Unlike Marianne, Colm Holmes says he didn’t have a “particularly strong faith” until he met his wife, Seline, who confided in him about her calling to become a priest. Together with a family friend, a priest, they founded BASIC (Brothers and Sisters in Christ) in 1993, which later merged with We Are Church Ireland in 2002. Now part of the elected Core Group running We Are Church Ireland, Holmes is adamant that change in the church “must not come from the top”.

“We should all be involved in decision making within our church,” he said.  The international We Are Church movement began in 1996 and arrived in Ireland a year
later. One of the organisation’s five main aims is to create an “inclusive church” that is welcoming to all and won’t “marginalize people because of their sexual orientation.”

However, Fr Seamus McEntee, a Roman Catholic chaplain at the Interfaith Centre at DCU, says he sees the church as already “very broad and as inclusive as possible” and is adamant that it is accepting of LGBTA people of faith. He says that in his experience, those speaking out against the church aren’t representative of all Catholic LGBTA people.

“It’s a particular community that does not represent all gay or homosexual people,” he explained.

“It’s a diverse community. I know many [LGBT people] who are very involved in their churches and very involved in their faith,” he said. “Not everyone does feel excluded.”

One issue of contention for many people is that Article 6 of the Catechism of the Catholic Church states that “homosexual acts” are “intrinsically disordered” and against “natural law”.

“That’s a terrible thing to say about anybody,” said Holmes. “We just think that that is wrong and it needs to be changed.”

“But it’s still there in the rules and regulations of the Catholic Church,” he added. While Fr. McEntee agrees that the wording is strong, he says that the Catechism also encourages the church to “show respect, compassion and sensitivity to people.”

“I would say that’s more important to me than using the word ‘intrinsically disordered’ he said.”

Dr. Claire Jenkins disagrees: “What you say publicly when you’re in a position of power, as the hierarchy of the church is, the words you choose to you will have a big impact on people,” she said.

Dr. Jenkins, who has a PhD from the University of Sheffield, transitioned in 1999. To her, there had “never been a problem” in her relationship with God.

“I’ve always thought God’s loved me as I am,” she said.
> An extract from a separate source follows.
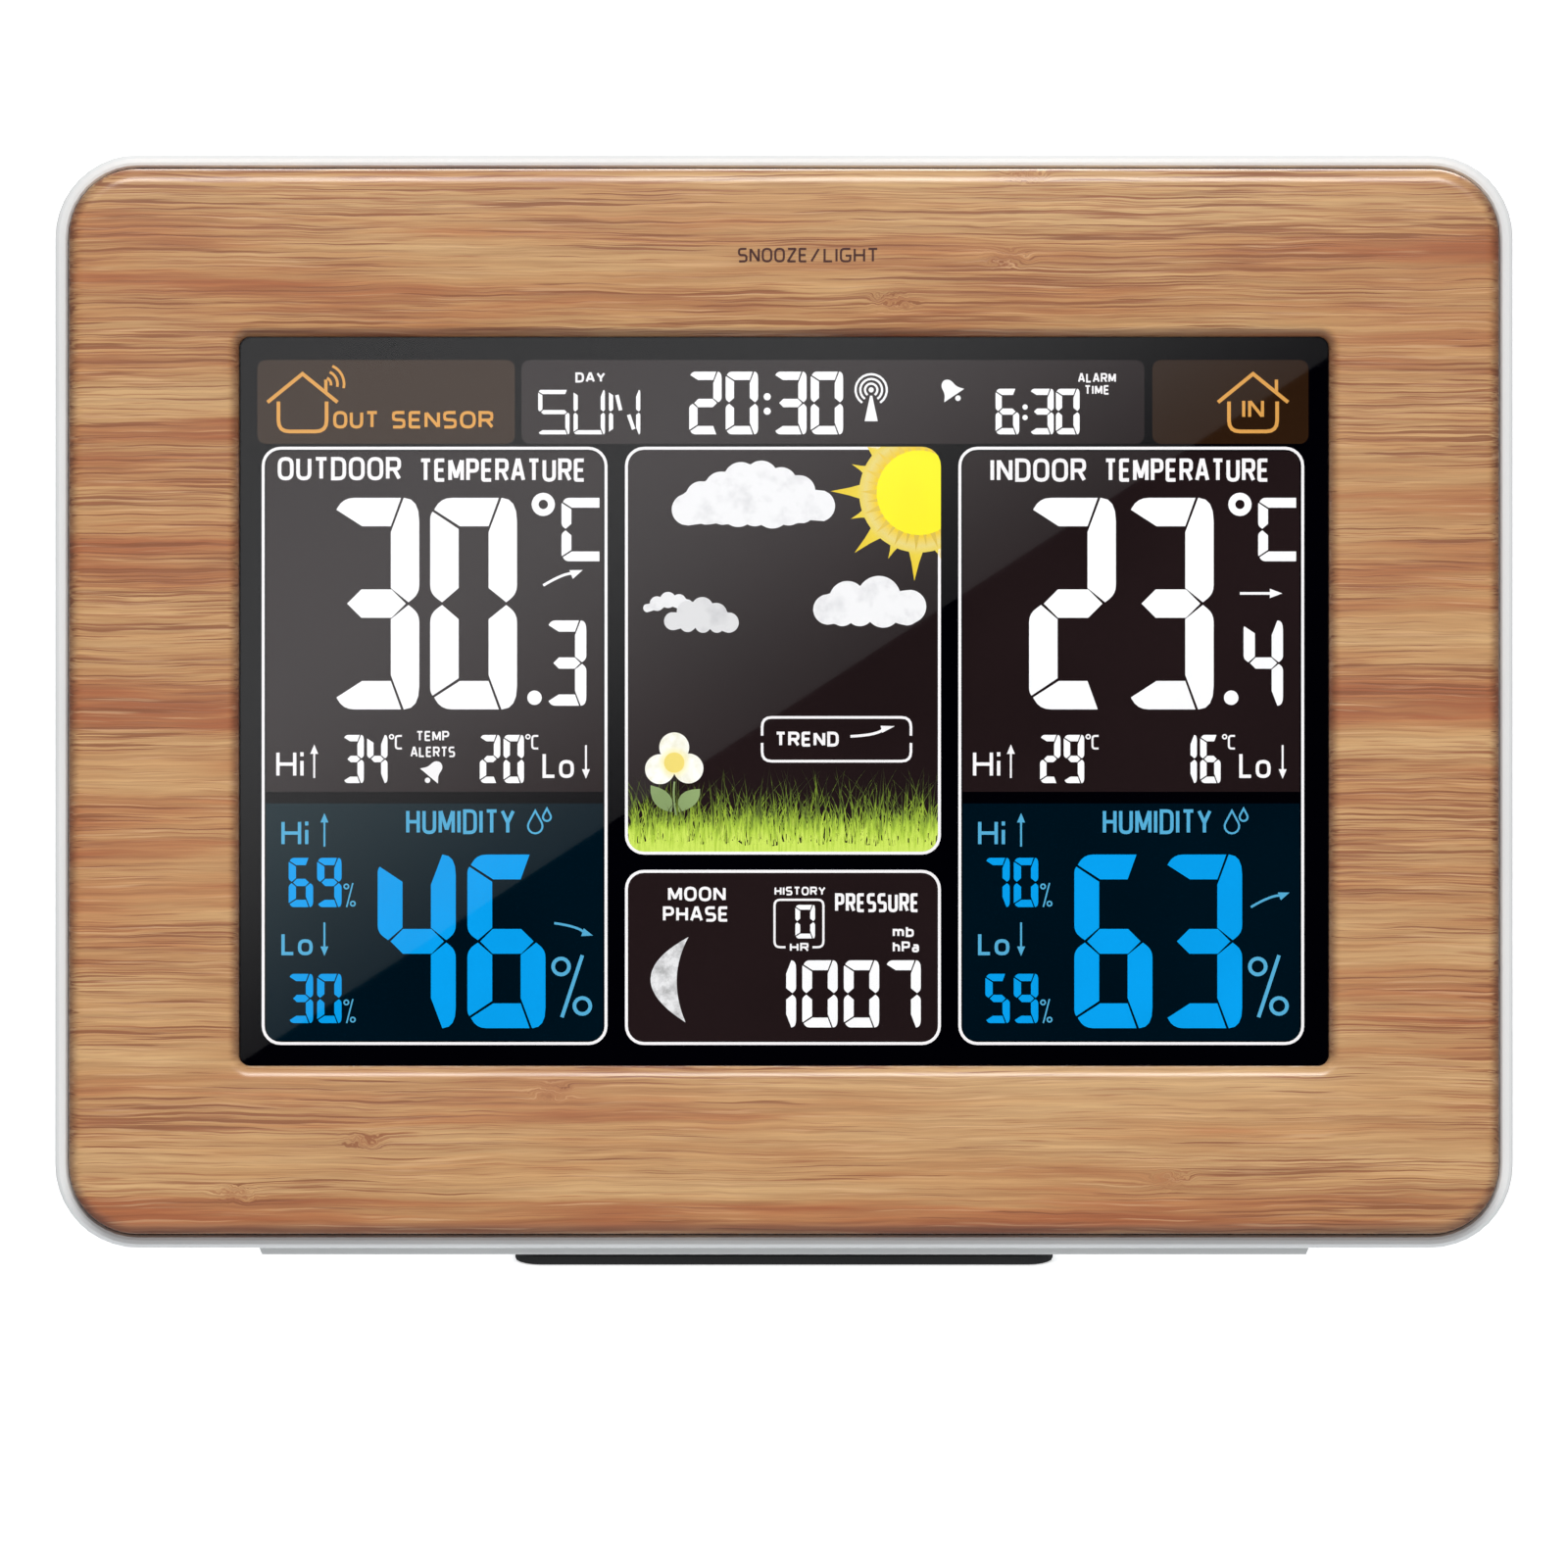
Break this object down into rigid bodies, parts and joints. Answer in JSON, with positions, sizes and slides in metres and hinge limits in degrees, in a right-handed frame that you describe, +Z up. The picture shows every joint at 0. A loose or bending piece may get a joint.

“Negative stuff about gay and lesbian people for example.. its not good, that just feeds prejudice.”

She says the church’s lack of a ‘comprehensive’ policy on trans issues such as priests who have transitioned, or the “spectrum of gender identities” is a help rather than a hindrance.

“I’m just fearful that any policy it ends up with, as I jokingly said, would make me a sinner.”

On the topic of people who are struggling with their identity and their faith, the advice is the same across the board.

“They are loved completely and intimately 100 per cent by God, for who they are and for being alive, because God only creates good things and good people in the world,” says Fr. McEntee.

Dr. Jenkins believes that God and Jesus “love” and “care” for young LGBT+ people. “My best advice would be to do what I do try to work out where there are priests who are going to be accepting and loving towards them, and there will be but finding them is not easy.”

“[Being gay] is a gift given to me, so that I can have empathy with people on the margins in other situations,” said Marianne.

“You can be a spiritual person, and a person in a relationship with Jesus without being able to belong wholeheartedly to a particular religious tradition.”

As for the future of the church, the outlook is slightly more divided: “I’m not very optimistic the church will change in any way,” Marianne continued.

“I’m not sure that my age group will come back to the church. I think they’re so fed up of it they wouldn’t come back.”

While commending Pope Francis for creating “far more openness and dialogue within the church, and to some extent in the Vatican,” Dr. Jenkins is adamant that the church needs to improve its language about LGBT people and transgender people in particular.

“The church needs to be careful with what it’s doing and saying, not to encourage violence against trans people,” she added.

Holmes say the Catholic Church in Ireland is aware of the work and aims of We Are Church Ireland, but “refuse to engage in any discussion”.

“They’ve been brought up in a hierarchical system, where they’re always looking to Rome for answers and whatever Rome says, goes.”

“I was born into this church and I was raised in this church,” he said.

“I like it warts and all, and I’m going to do my best to try and bring about change in this church, that it will happen and that we will become an inclusive church.”